In my final version, the big changes to the current tilt of the existing districts were to the Twelfth (solid Democrat) and Tenth (solid Republican), both of which became slightly more Democratic which shifted Republican voters into the neighboring districts (Eighth, Ninth, and Thirteenth) which in turn allowed them to give enough Republican voters to the new Fourteenth into an R+7 district. This final map was very aggressively gerrymandered (i.e. what the legislature is likely to want to do). This map left only five Republican precincts combined in the Second and Twelfth Districts. With some careful shifts, it might be possible to lower that number to three precincts, but those shift would have minimal impact on the partisan lean of the maps. But as noted at the start, the question is whether the state courts will let the legislature go that far. Getting this strong of a Republican tilt to the map requires splitting some cities and counties separate Republican precincts from Democratic precincts with rather twisty lines to link the Republican precincts to Republican districts and the Democratic precincts to Democratic districts. It’s not quite as bad as the first map that was struck down before the 2016 elections, but it’s comparable to the map that was struck down before the 2020 elections.

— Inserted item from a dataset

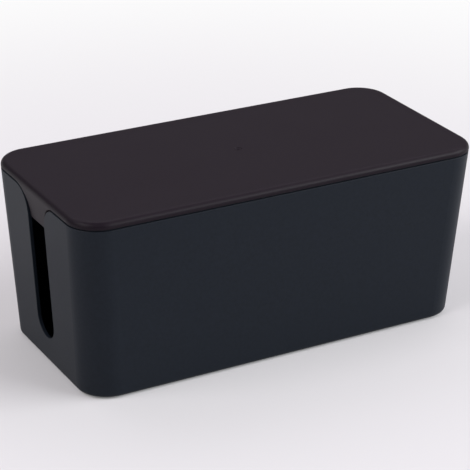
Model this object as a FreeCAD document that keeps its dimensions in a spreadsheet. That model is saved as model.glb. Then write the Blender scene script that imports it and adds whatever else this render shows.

Unfortunately, that leaves us back to where we started. The Democrats inability to win control of state legislatures in 2020 leaves us with Republican legislatures that will want to stack the deck, and the only defense is state courts saying that the deck has been stacked “too much.” And in North Carolina, that could make the difference between a map that has a 9-5 split set in stone and one in which Democrats could, with a strong performance (55% or so state-wide) win 8 seats.